PEDOMANRAKYAT, MAKASSAR — Santernya isu bakal munculnya “kolom kosong” dalam pemilihan Gubernur Sulsel mendatang memicu anggota Dewan Perwakilan Daerah (DPD) RI Dr.Ajiep Padindang, S.E. M.M. buka suara. Dia mengatakan, “kolom kosong tidak haram, juga tidak ada larangan dalam konsitusi.
“Akan tetapi jika itu terjadi akan merupakan ‘bencana’ politik dan demokrasi bagi partai politik yang memungkinkan mengusung secara gabungan parpol dan memiliki sejumlah kader yang siap maju sebagai calon gubernur/calon wakil gubernur,” ujar Ajiep Pandindang dalam acara ‘Ngobrol Politik untuk Pilkada (Ngopida) Serentak di Sulsel dengan sejumlah wartawan senior di Kafe Kanrejawa Jl.Hertasning Timur, Makassar, Rabu (31/72024).
Pada acara yang dikoordinasikan Golongan Wartawan Lanjut Umur (Glamur) pimpinan AB Iwan Azis dan dihadiri puluhan wartawan tersebut, Ajiep Padinding secara pribadi menegaskan, “kolom kosong’ meskipun tidak haram dalam konsitusi, namun bukan contoh demokrasi yang sehat. Ia mencontohkan, pada pemilihan kepala daerah (pilkada) serentak yang lalu, dari 275 kabupaten/kota, terdapat 25 daerah yang melawan ‘kotak kosong’. Makassar menjadi satu-satunya kota yang memenangkan pertarungan melawan kota kosong di Indonesia.

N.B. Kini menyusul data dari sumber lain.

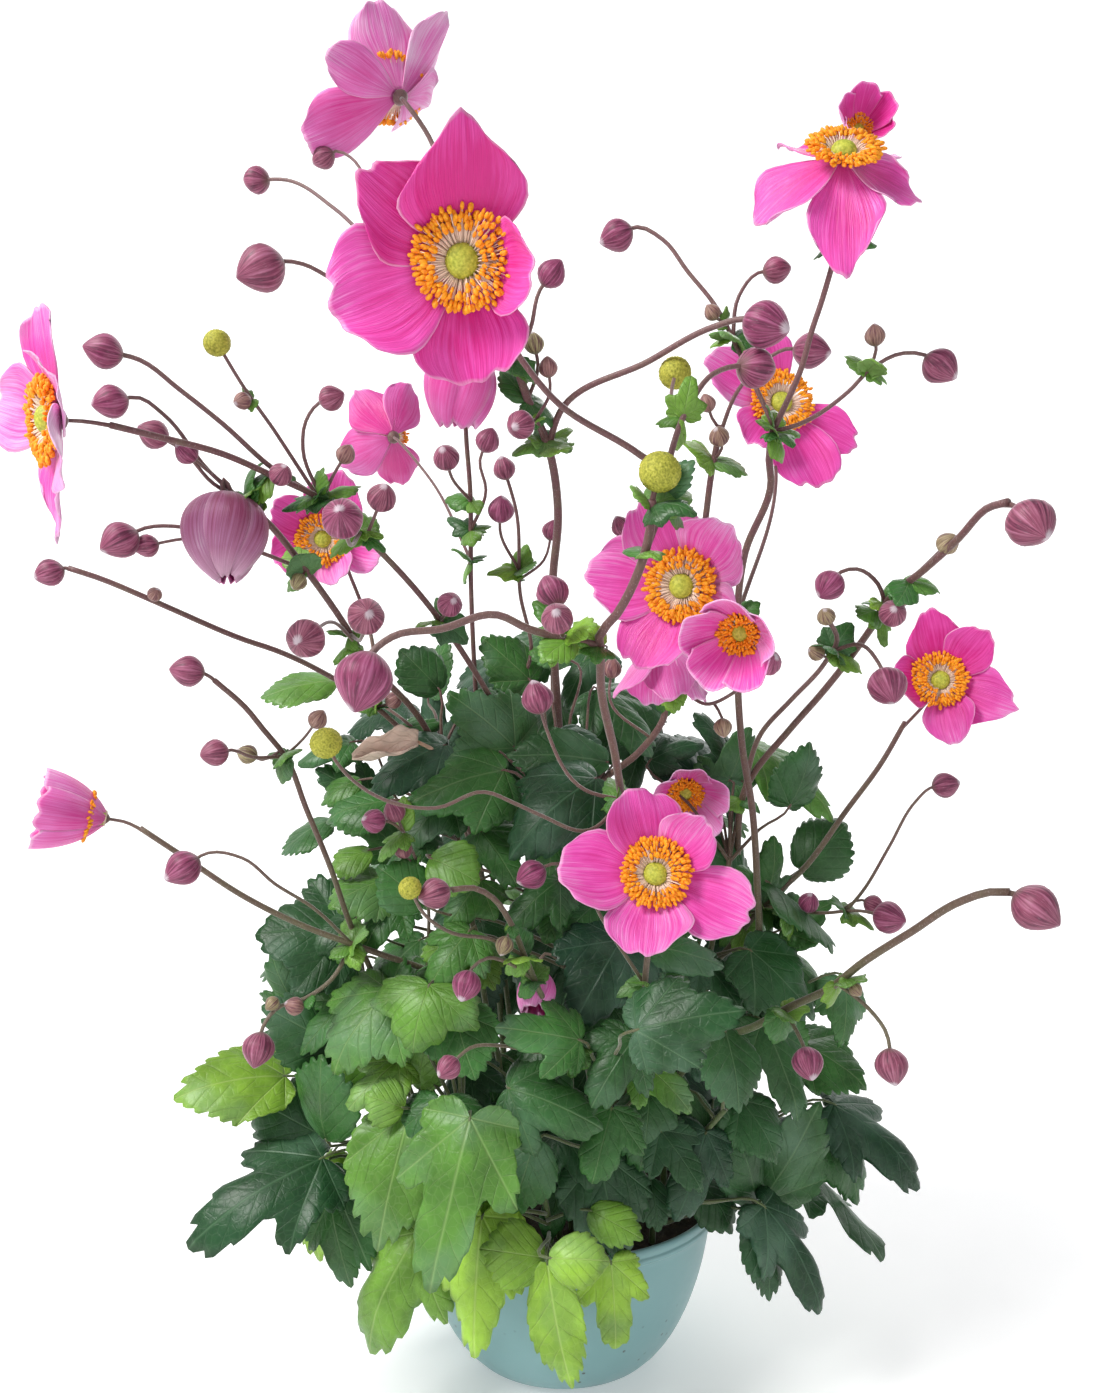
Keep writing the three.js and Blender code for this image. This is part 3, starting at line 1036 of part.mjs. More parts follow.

Menurut Ajiep, kotak atau kolom kosong ini muncul disebabkan terjadinya politik transaksional dan ‘money politic’. Partai-partai yang memiliki banyak kursi di Dewan mencari selamat dengan mendukung calon yang diusung partai lain. Padahal, partainya sendiri memiliki kader yang beberapa waktu lalu digadang-gadang dan layak dicalonkan.
“Di dalam UUD 1945 Pasal 18 ayat (4) disebutkan, Gubernur, Bupati, dan Wali Kota masing-masing sebagai kepala pemerintah daerah provinsi, kabupaten, dan kota dipilih secara demokratis,” ujar Ajiep mengutip UUD 1945.

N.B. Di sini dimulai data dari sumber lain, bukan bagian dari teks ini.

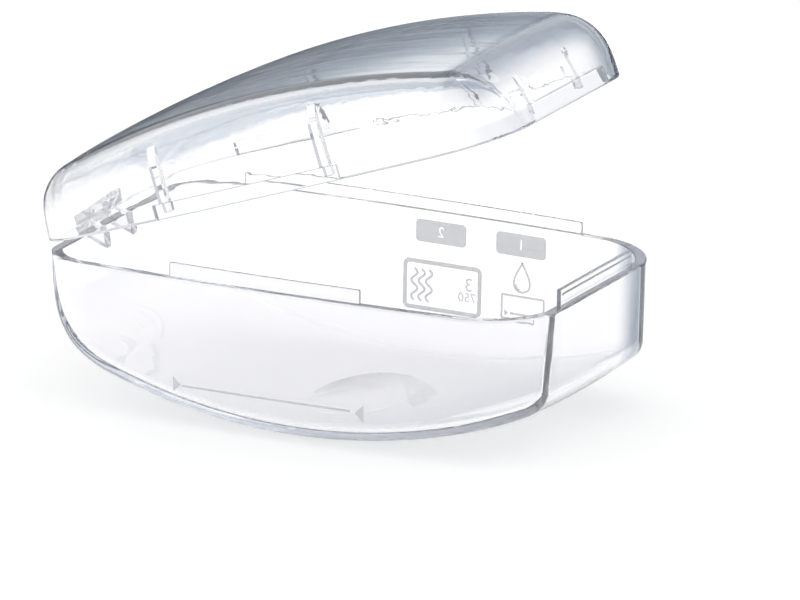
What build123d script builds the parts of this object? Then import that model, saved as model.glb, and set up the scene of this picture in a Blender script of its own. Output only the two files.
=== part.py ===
"""Pacifier steriliser case: a clear clamshell of two moulded halves, hinged at one end.

The tray stands on a small flat under its curved bottom. The domed lid turns on a plastic
pin held in two ears at the tray's hinge end. Three lips on the tray's rim drop into
rebates inside the lid's rim, and the lip at the latch end carries the snap bead.

X runs from the hinge end to the latch end, Y across the case, Z up. The origin is the
centre of the flat that the tray stands on. The lid is drawn shut and then turned open.
"""
from build123d import *
import math
import os

# ---- outline of the rim, seen from above ----
LENGTH = 120.0              # hinge end to latch end
WIDTH = 76.0                # across the middle, where the long sides bulge most
HINGE_END_WIDTH = 73.0      # across the hinge end, as if its corners were sharp
LATCH_END_WIDTH = 70.5      # across the latch end, as if its corners were sharp
HINGE_CORNER = 13.0         # corner radius at the hinge end
LATCH_CORNER = 19.0         # corner radius at the latch end
END_PLANE = 0.5             # how far the flat ends are planed into those corners
WALL = 2.6                  # wall of both halves
DRAFT = 1.8                 # degrees, lean of the long walls for the mould

# ---- tray ----
TRAY_DEPTH = 33.8           # rim to the flat that it stands on
TRAY_CROWN_X = 3.0          # deepest place of the curved bottom, from the middle
TRAY_CROWN_RADIUS = 141.0   # curve of the bottom along the case
TRAY_CROSS_RADIUS = 400.0   # much gentler curve of the bottom across the case
STAND_FLAT = 0.4            # how much of that crown is planed off to stand on
TRAY_HINGE_LEAN = 11.0      # degrees, lean of the hinge end wall
TRAY_LATCH_LEAN = 3.0       # degrees, lean of the latch end wall
TRAY_HINGE_ROUND = 22.0     # curve between hinge end wall and bottom
TRAY_LATCH_ROUND = 7.0      # curve between latch end wall and bottom
TRAY_EDGE_RADIUS = 4.5      # outside edge along the bottom

# ---- lid ----
LID_HEIGHT = 22.4           # rim to the top of the dome
LID_CROWN_X = 1.0           # highest place of the dome, from the middle
LID_CROWN_RADIUS = 215.0    # curve of the dome along the case
LID_CROSS_RADIUS = 450.0    # much gentler curve of the dome across the case
LID_HINGE_LEAN = 10.0       # degrees, lean of the hinge end wall
LID_LATCH_LEAN = 8.5        # degrees, lean of the latch end wall
LID_HINGE_ROUND = 10.0      # curve between hinge end wall and dome
LID_LATCH_ROUND = 15.0      # curve between latch end wall and dome
LID_EDGE_RADIUS = 10.0      # outside shoulder along the dome

# ---- lips on the tray's rim, and the rebates in the lid that take them ----
LIP_THICKNESS = 1.0         # inner part of the wall that stands up
LIP_HEIGHT = 3.0            # lips on the long sides
LATCH_LIP_HEIGHT = 3.6      # lip at the latch end
FRONT_LIP = (-27.0, 19.3)   # ends of the front lip along X, from the middle
BACK_LIP = (-44.4, 38.5)    # ends of the back lip along X
LATCH_LIP = (-16.5, 18.8)   # ends of the latch lip along Y
LIP_GAP = 0.35              # clearance between a lip and the rebate round it
RIM_GAP = 0.2               # between the rims when shut, which lets the steam out
BEAD_RADIUS = 0.3           # snap bead on the outside of the latch lip
BEAD_HEIGHT = 2.3           # centre of the bead above the rim

# ---- ribs inside the lid, each with a nub that keeps a lip from bowing inward ----
RIB_WIDTH = 2.0
RIB_DEPTH = 2.4             # how far a long side's rib stands in from the rim's inner edge
FRONT_RIBS = (-25.0, 16.2)  # along X, from the middle
BACK_RIBS = (-21.0, 20.0)   # along X
LATCH_RIBS = (-13.5, 10.2)  # along Y
LATCH_RIB_DEPTH = 1.6       # the same at the foot of the latch end's ribs
LATCH_RIB_LEAN = 14.0       # degrees, lean of their inner edge
NUB_WIDTH = 1.6
NUB_BASE = 1.0              # lower end of a nub above the rim

# ---- small rounds that a mould leaves on free edges ----
RIM_ROUND = 0.45            # both edges of each rim
LIP_ROUND = 0.3             # top and ends of the lips
HINGE_ROUND = 0.5           # sides of the ears and of the knuckle

# ---- hinge ----
HINGE_OUT = 4.2             # axis, outside the hinge end of the rim
HINGE_DROP = 0.9            # axis, below the rim
BARREL_RADIUS = 2.7         # round of the ears and of the knuckle
KNUCKLE_WIDTH = 9.0         # lid's knuckle, between the ears
EAR_WIDTH = 2.8             # each of the tray's two ears
HINGE_SIDE_GAP = 0.3        # between the knuckle and an ear
PIN_RADIUS = 1.25
PIN_RUNNING_GAP = 0.05      # round the pin, in the knuckle
EAR_WALL_TOP = 0.6          # top of an ear where it meets the wall, below the axis
EAR_WALL_BOTTOM = 5.5       # its foot on the wall, below the axis
KNUCKLE_CLEARANCE = 0.5     # under the knuckle's arm, above the tray's rim
KNUCKLE_WALL_TOP = 5.0      # top of the arm on the lid's wall, above the axis
LID_REST_ANGLE = 19.1       # degrees open, as the part stands at rest

# ---- places worked out from the sizes above ----
RIM_Z = TRAY_DEPTH
MIDDLE_X = -TRAY_CROWN_X                        # middle of the rim, from the origin
AXIS = (-LENGTH / 2 - HINGE_OUT, -HINGE_DROP)   # X and Z of the hinge, from the rim's middle
RECESS_INSET = WALL - LIP_THICKNESS - LIP_GAP   # skin of lid wall left outside a rebate
SKIRT = 3 * WALL                                # spare length of a profile past the rim
SPARE = 1.0                                     # overlap of pieces that are fused or cut
SMOOTH_ANGLE = 8.0                              # degrees; a blunter edge than this is a seam


def block(x, y, z):
    """Box between pairs of limits along X, Y and Z."""
    size = [pair[1] - pair[0] for pair in (x, y, z)]
    middle = [(pair[1] + pair[0]) / 2 for pair in (x, y, z)]
    return Pos(*middle) * Box(*size)


def plan_outline():
    """Outline from above: two bulged sides, two ends, four rounded corners."""
    half = LENGTH / 2 + END_PLANE
    front = ThreePointArc((-half, -HINGE_END_WIDTH / 2), (0, -WIDTH / 2), (half, -LATCH_END_WIDTH / 2))
    back = ThreePointArc((half, LATCH_END_WIDTH / 2), (0, WIDTH / 2), (-half, HINGE_END_WIDTH / 2))
    face = make_face([front, Line(front @ 1, back @ 0), back, Line(back @ 1, front @ 0)])
    ends = face.vertices().group_by(Axis.X)
    face = fillet(ends[0], HINGE_CORNER)
    ends = face.vertices().group_by(Axis.X)
    return fillet(ends[-1], LATCH_CORNER)


def rim_outline(inset):
    """Outline of the rim with its flat ends, moved in from the outside face."""
    ends = Rectangle(LENGTH, 2 * WIDTH)
    return offset(plan_outline() & ends, amount=-inset) if inset else plan_outline() & ends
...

Pasal 40 UU No.10 tahun 2016 tentang perubahan kedua atas UU Nomor 1 Tahun 2015 tentang Penetapan Peraturan Pemerintah Pengganti UU (Perppu) Nomor 1 Tahun 2014 tentang Pemilihan Gubernur, Bupati, dan Wali Kota menjadi UU disebutkan, persyaratan calon yang memenuhi perolehan 20% kursi di DPRD atau 25% akumulasi perolehan suara yang sah dalam pemilu, direkomendasikan diganti dengan partai politik yang memiliki kursi di DPRD berhak mengajukan calon.
Adanya “parliamentary treshold” (PT) — ambang batas syara — memang dirasakan menyulitkan partai-partai politik mengusung sendiri calon jika tidak mencukup 20% kursi di DPRD.
Ajiep mengatakan, ‘’kolom kosong” diciptakan oleh ‘clan’ politik atau oligarki yang berkuasa. Jika ‘lolom kosong’ terjadi, itu akan mencipyakan bencana politik di Sulawesi Selatan. Dia mencontohkan, pada pemilihan gubernur 1998, pada awal era reformasi yang mengantar Zainal Basrie Palaguna menjabat periode kedua, meskipun meraih mayoritas dari tiga alur namun tidak muncul sebagai calon tunggal. Oleh sebab itu, menurut Ajiep, celakalah Partai Golkar sebagai peraih suara terbanyak kedua dalam pemilihan legislatif lalu kalau hanya ikut-ikutan mengusung calon yang diajukan partai politik lain.
“Jadi kita harus mendorong agar tidak terjadi kolom kosong di Sulsel,” harap Ajiep.